The Arrogance of Preventative Medicine
Experts refuse to learn from history until they make it themselves, and the price for their arrogance is paid by the innocent - 2002 Aug 20, Canadian Medical Association Journal (CMAJ)
Preventive medicine displays all 3 elements of arrogance.
First, it is aggressively assertive, pursuing symptomless individuals and telling them what they must do to remain healthy. Occasionally invoking the force of law (immunizations, seat belts), it prescribes and proscribes for both individual patients and the general citizenry of every age and stage.
Second, preventive medicine is presumptuous, confident that the interventions it espouses will, on average, do more good than harm to those who accept and adhere to them.

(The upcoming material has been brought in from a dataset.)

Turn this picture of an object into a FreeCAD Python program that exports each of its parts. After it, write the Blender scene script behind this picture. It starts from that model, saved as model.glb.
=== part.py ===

Finally, preventive medicine is overbearing, attacking those who question the value of its recommendations.
What about the villains? Who is to blame for the widespread application of this and the other harmful “preventive” interventions that cause disability and untimely death?

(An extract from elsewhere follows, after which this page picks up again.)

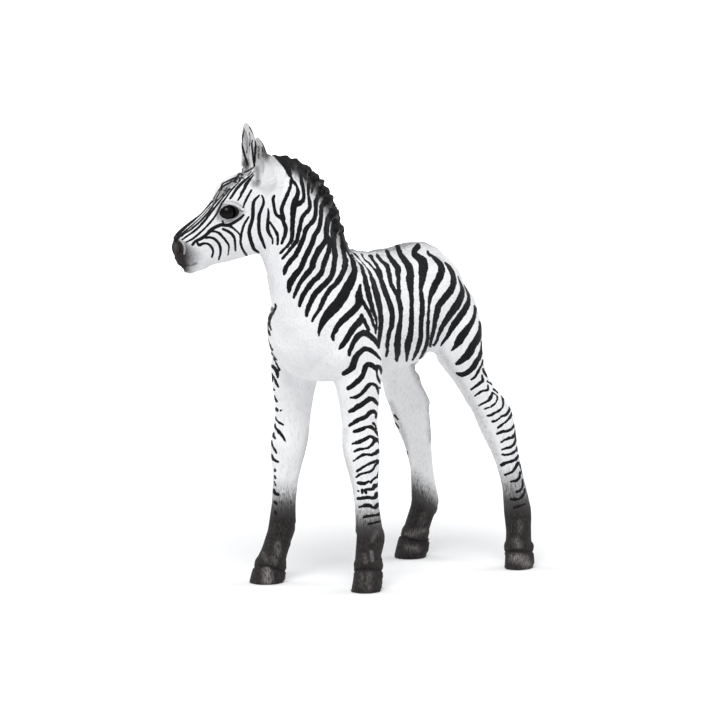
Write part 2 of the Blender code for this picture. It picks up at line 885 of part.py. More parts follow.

I suggest that we not waste time blaming the manufacturers of “preventive” drugs and devices, for they are pursuing profit, not health, and anyone who looks to their print advertisements and television spots for health guidance arguably deserves whatever harm comes to them.

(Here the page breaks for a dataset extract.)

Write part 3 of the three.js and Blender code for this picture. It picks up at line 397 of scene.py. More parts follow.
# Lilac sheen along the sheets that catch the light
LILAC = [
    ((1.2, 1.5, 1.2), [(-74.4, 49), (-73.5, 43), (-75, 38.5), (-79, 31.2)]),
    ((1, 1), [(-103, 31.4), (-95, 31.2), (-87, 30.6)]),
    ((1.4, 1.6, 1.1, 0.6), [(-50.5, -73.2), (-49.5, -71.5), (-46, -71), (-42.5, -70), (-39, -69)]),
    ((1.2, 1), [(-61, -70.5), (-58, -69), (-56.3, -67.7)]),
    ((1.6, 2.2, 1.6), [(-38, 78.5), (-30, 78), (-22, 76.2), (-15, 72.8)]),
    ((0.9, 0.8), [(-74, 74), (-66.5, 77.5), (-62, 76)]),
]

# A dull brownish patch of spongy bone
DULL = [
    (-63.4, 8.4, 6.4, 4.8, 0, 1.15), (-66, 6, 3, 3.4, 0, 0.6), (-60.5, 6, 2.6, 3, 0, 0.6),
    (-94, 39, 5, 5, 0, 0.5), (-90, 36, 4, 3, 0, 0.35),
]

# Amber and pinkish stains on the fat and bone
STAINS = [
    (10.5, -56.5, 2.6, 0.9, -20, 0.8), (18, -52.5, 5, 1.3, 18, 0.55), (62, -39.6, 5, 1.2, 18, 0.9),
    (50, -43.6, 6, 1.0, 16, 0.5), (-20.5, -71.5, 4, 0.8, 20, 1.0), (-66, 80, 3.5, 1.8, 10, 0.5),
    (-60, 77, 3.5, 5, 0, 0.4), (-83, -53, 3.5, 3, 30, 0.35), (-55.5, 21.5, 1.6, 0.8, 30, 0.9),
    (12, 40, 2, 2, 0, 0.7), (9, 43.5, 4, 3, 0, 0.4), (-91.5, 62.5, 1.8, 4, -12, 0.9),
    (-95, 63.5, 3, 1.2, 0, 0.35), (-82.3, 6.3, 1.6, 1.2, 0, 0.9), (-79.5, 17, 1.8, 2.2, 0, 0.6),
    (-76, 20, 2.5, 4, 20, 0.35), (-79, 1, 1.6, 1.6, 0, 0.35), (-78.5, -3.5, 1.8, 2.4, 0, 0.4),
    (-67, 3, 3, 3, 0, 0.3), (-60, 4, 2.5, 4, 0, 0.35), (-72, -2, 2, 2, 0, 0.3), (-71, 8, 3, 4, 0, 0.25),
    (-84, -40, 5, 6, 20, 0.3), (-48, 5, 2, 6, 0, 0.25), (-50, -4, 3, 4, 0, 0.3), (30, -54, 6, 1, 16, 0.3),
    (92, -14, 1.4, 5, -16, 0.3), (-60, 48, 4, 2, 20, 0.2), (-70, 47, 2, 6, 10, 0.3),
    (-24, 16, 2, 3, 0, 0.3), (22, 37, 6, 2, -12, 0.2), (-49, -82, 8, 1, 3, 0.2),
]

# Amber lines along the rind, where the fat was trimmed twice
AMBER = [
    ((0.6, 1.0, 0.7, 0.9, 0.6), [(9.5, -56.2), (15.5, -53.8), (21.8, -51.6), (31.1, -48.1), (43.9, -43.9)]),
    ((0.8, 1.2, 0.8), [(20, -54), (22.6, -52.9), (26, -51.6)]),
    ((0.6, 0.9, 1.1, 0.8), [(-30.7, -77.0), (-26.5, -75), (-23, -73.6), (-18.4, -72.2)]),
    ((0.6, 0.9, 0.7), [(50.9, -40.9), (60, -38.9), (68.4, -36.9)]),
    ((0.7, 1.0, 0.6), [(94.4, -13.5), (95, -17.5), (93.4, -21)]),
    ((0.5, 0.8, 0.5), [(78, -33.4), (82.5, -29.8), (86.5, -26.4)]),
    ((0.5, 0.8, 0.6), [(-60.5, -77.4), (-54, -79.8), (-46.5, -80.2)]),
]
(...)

Nor, I suggest, should we blame “demanding” patients who insist on receiving some bogus preventive intervention of unknown efficacy, for they are simply doing their best to improve their lives in an “evidence-vacuum.”
I place the blame directly on the medical “experts” who, to gain private profit (from their industry affiliations), to satisfy a narcissistic need for public acclaim or in a misguided attempt to do good, advocate “preventive” manoeuvres that have never been validated in rigorous randomized trials. Not only do they abuse their positions by advocating unproven “preventives,” they also stifle dissent.